The result is a thoughtful and provocative novel, not a biography, in which a woman named Joan Stanley leads a life somewhat similar to that of Melita Norwood in its external details, though the author asserts strongly in the Author’s Note that “The differences between the two women…are varied and multiple, and Joan Stanley is not intended to be a representation of Melita Norwood.” Likewise, she says, the fictional character of Sonya Galich, who “controlled” Joan Stanley, is similar in some ways to Melitta Norwood’s friend, Ursula Beurton, also known as Ruth Werner or Ruth Kuczynski, whose code name was also Sonya, though the fictional Sonya Galich is not based on Beurton’s real life. A Russian emigree who worked in England, Ursula Beurton was also the controller of German scientist Klaus Fuchs, who, much like the fictional character of Kierl in the novel, passed information from American, British and Canadian research labs to Russia and was eventually convicted of spying in 1950. Giving further verisimilitude to the narrative, Rooney incorporates additional historical detail to bring the times and the atmosphere at the end of World War II to vibrant life and to provide motivation for the actions taken by some of her characters here.
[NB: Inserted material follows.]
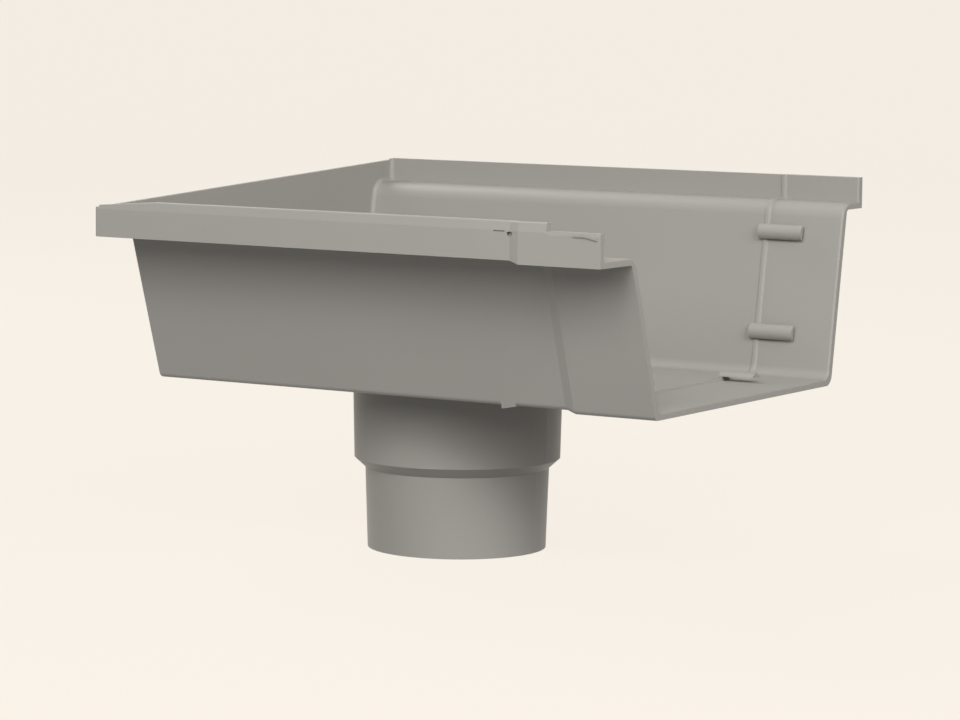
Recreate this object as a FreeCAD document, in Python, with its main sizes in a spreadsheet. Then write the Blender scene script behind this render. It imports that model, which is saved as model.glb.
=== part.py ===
"""Stop-end outlet of a box gutter: one moulded piece.

A trapezoidal trough, open at the top, is closed by a flat wall at one end. The other end
flares outwards into a socket, where the gutter slides in as far as a stop rib. A tapered,
stepped pipe stub drops from the middle of the floor.

Frame: millimetres. The origin is on the stub's axis in the plane of its lower rim. +X runs
along the trough to the open end, +Y goes to the higher, back side and +Z is up.
"""
import FreeCAD
import Part
import math
import os
import Sketcher

NODE = "box_gutter_outlet"

# Driving dimensions, in millimetres, and angles in degrees.
SIZES = {
    # The trough along X: the stub's axis is outlet_setback from the closed end.
    "trough_length": 337.2,
    "outlet_setback": 142.9,
    # The trough's outer section, measured from the stub's axis and up from the floor's underside.
    "floor_half_width": 105.5,
    "front_lean": 17.8,
    "back_lean": 9.5,
    "front_ledge_rise": 87.0,
    "back_ledge_rise": 103.5,
    "front_lip_reach": 167.3,
    "back_lip_reach": 142.5,
    "front_lip_height": 18.0,
    "back_lip_height": 16.7,
    # The thickness of the upright walls and lips, and that of the floor and the ledges.
    "wall": 3.0,
    "flat_wall": 2.2,
    # Corner radii of the section.
    "front_floor_round": 3.5,
    "back_floor_round": 7.0,
    "front_floor_fillet": 6.5,
    "back_floor_fillet": 6.5,
    "ledge_underside_fillet": 5.0,
    "socket_underside_fillet": 2.5,
    "ledge_round": 10.0,
    # The closed end: its outer edge, the corner inside it, and how far its top lies below the rims.
    "closed_end_round": 1.5,
    "closed_end_fillet": 2.5,
    "closed_end_drop": 1.0,
    # The socket at the open end.
    "socket_cover": 57.3,
    "socket_depth": 48.1,
    "socket_flare": 1.8,
    "flare_length": 6.2,
    "socket_step": 0.3,
    "mouth_chamfer": 0.5,
    "mouth_chamfer_depth": 1.2,
    "stop_rib_width": 4.0,
    "stop_rib_rise": 0.8,
    "stop_rib_ramp": 1.2,
    # The front lip: its top leans in by lip_slant, and a turned-in bead carries that face on.
    "lip_bevel": 2.0,
    "lip_slant": 10.0,
    "bead_rise": 3.3,
    "bead_nose": 4.0,
    "bead_depth": 4.5,
    "bead_round": 0.8,
    "bead_start_share": 0.12,
    "bead_runout": 40.0,
    "bead_setback": 33.5,
    "plain_lip_drop": 1.1,
    # The tongues that hold the gutter's wall against the socket.
    "tongue_width": 9.0,
    "tongue_crown": 2.8,
    "tongue_gap": 2.6,
    "tongue_length": 29.0,
    "tongue_root": 5.3,
    "floor_tongue_length": 22.5,
    "floor_tongue_root": 2.3,
    "tongue_low_rise": 27.9,
    "tongue_high_rise": 87.2,
    "tongue_floor_place": 64.5,
    # The pipe stub: a collar for the larger pipe and a spigot for the smaller one.
    "collar_diameter": 125.3,
    "collar_end_diameter": 123.2,
    "collar_height": 47.6,
    "neck_height": 6.0,
    "spigot_diameter": 110.0,
    "spigot_end_diameter": 106.8,
    "spigot_height": 48.1,
    "stub_wall": 3.2,
    "stub_root_fillet": 2.0,
    "stub_mouth_round": 2.4,
    # Small details of the front lip and the floor's front edge.
    "lip_hole_length": 3.9,
    "lip_hole_height": 2.3,
    "lip_hole_round": 1.1,
    "lip_hole_gap": 0,
    "lip_hole_drop": 3.7,
    "lip_hole_depth": 2.2,
    "lip_slot_length": 7.0,
    "lip_slot_height": 0.8,
    "lip_slot_depth": 0.8,
    "lip_slot_gap": 1.25,
    "lug_length": 14.5,
    "lug_setback": 2.0,
    "lug_height": 1.5,
    "lug_sink": 0.3,
    "lug_proud": 0.9,
    "lug_hook_length": 7.0,
    "lug_hook_drop": 1.5,
    "nib_start": 95.0,
    "nib_length": 9.5,
    "nib_drop": 2.0,
    "nib_end_drop": 0.2,
    "nib_depth": 7.0,
}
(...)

The novel begins dramatically, in the present, with the ominous death of Sir William Mitchell of the Foreign Office, a man Joan Stanley has known since his early career as a Special Operations Executive during the war, more than sixty years ago. “She knows the cause of death without needing to be told…something irrefutable, to have made him believe it was not worth trying to defend himself and his reputation,” and she wonders if new evidence of her own past has finally surfaced. She is not really surprised when “they come for her later that [Sunday] morning,” and accuse her of twenty-seven breaches of the Official Secrets Act” – treason – announcing that she should say anything she has to say in her own defense between then and Friday, because her name will be released to the House of Commons that day, with all the attendant publicity. She denies any involvement whatsoever, however, then begins musing, privately, about her life when she was eighteen.
Joan Stanley, as a Cambridge university student majoring in physics, is befriended by flamboyant fellow student Sonia Galich almost immediately after her arrival at college, and their fast friendship is enhanced by their shared interest in anti-fascist activities, Sonia through her membership in the communist party and Joan through her innocence and her upbringing as the daughter of a rural preacher who believed that the “government was letting people down,” his own version of socialism. Through Sonya, an emigree orphan from Russia who grew up in Leipzig with her cousin Leo, Joan soon becomes attracted to Leo, believing that she is truly in love with him. Leo introduces her to his political friends, declaring that he is “a socialist, not an anarchist,” and stating, idealistically, that he is looking for proof that the Soviet system works, that “if a society is properly planned and organised there will never be any unemployment. Every person will be able to contribute.”
The novel moves back and forth between the present and the past of the early 1940s, and the reader gradually comes to know all the characters, including Joan’s adopted son Nick, a barrister QC who represents her, determined to prove her innocent of the espionage charges. Joan’s relationship with Sonia, who is much more aggressive about her political commitment and wants Joan to share it, changes with the tides in this novel, as does her relationship with Leo who is constitutionally unable to commit to any relationship, and when Sonia announces that she, Jewish, is planning to go to Switzerland immediately, before the official outbreak of war in England, she tells Joan that she is relying on her to tell her what is happening in England.
Shortly afterward, Joan receives a letter from the Metals Research Facility in Cambridge asking her to appear for an interview with Dr. Max Davis, for whom she must sign a non-disclosure agreement, part of the Official Secrets Act. Joan now realizes that she will be working at a site dedicated to research toward the development of an atomic bomb. How and why that is a turning point in Joan’s relationship with her country become the focus of the rest of the novel. With her relatively straightforward plotting and the revealing back-and-forth of the point of view, the author has plenty of opportunity to develop her characters and their relationships, providing the reader with insights into the extraordinary circumstances which might drive someone to betray his/her country. Ultimately, the novel moves beyond the time and place of the setting to larger questions of one’s overriding obligations to a nation (and the world at large) during times of unprecedented upheaval, forcing the reader to consider his/her own role as a human being and then as a citizen of a particular country.